Key Terminology

The following table describes the most important terms used in the Analytics Model functionality.

Term Description
Algorithm The process that is used to learn the structure of the network.
AdaBoost

Adaptive Boosting. Designed to improve the performance of the model generation process.

Creates ten classifiers with different strengths which are combined into a weighted sum representing the final output of the boosted classifier.
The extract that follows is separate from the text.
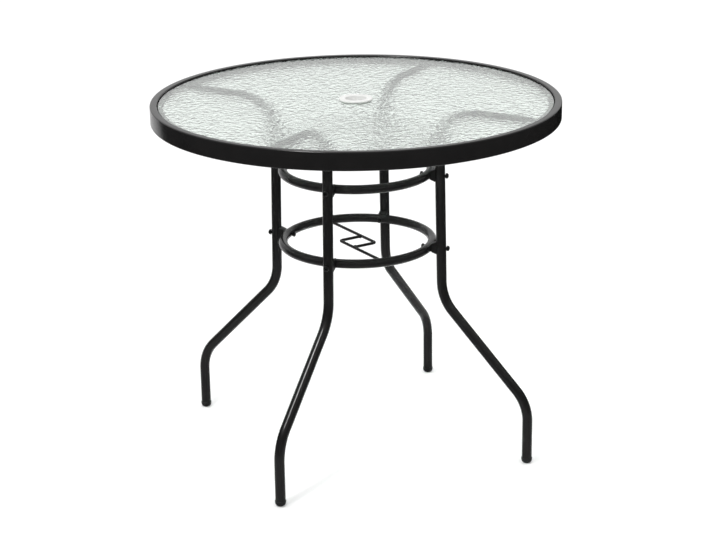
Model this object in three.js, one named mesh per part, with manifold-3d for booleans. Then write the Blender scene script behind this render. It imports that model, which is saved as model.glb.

Arc A directional link between two nodes. These are represented by arrows in the Bayesian network Model view.
Attribute Selection Removes redundant or irrelevant fields from the data, reducing overfitting and simplifying the model with a small impact to its performance.
Child Node An event that has a dependency to its parent node. The outcomes of the parent node have a causal effect on the outcomes of the child node.
Classifier The classifier node in a Bayesian network is the field of interest that is to be predicted. While predictions can be made on other outcomes of the network, the structure of the network can be affected by which node is the classifier. The accuracy of the network can be evaluated by how accurately the classifier is predicted.
DAG Directed acyclic graph. Finite directed graph with no directed cycles.
Leaf Node Represents a classification or decision in a decision tree.
Markov Blanket The Markov blanket is the only knowledge needed to predict the behaviour of a particular node. They are the neighbouring nodes in the network to the node of interest and can be either the node’s parents, children or any other parents. Any nodes outside the Markov Blanket do not directly affect the node itself.
Node Represents an event and all the possible outcomes and their related probabilities of the event.
Parent Node An event that has a dependency to its child node. The outcomes of the parent node have a causal effect on the outcomes of the child node.
Positive Rate The true positive rate is the proportion of data classified correctly for an outcome while the false positive rate is the proportion of data classified incorrectly for an outcome.
Random Classifier

Useful for assessing a model’s accuracy, a random classifier can be used as a direct comparison to the predictions made by the model.

Chooses the outcome of the classifier at random, with probabilities adjusted according to the distribution of potential outcomes in the data.

ROC Curve Plots the true positive rate against the false positive rate for varying threshold values on the probability estimates.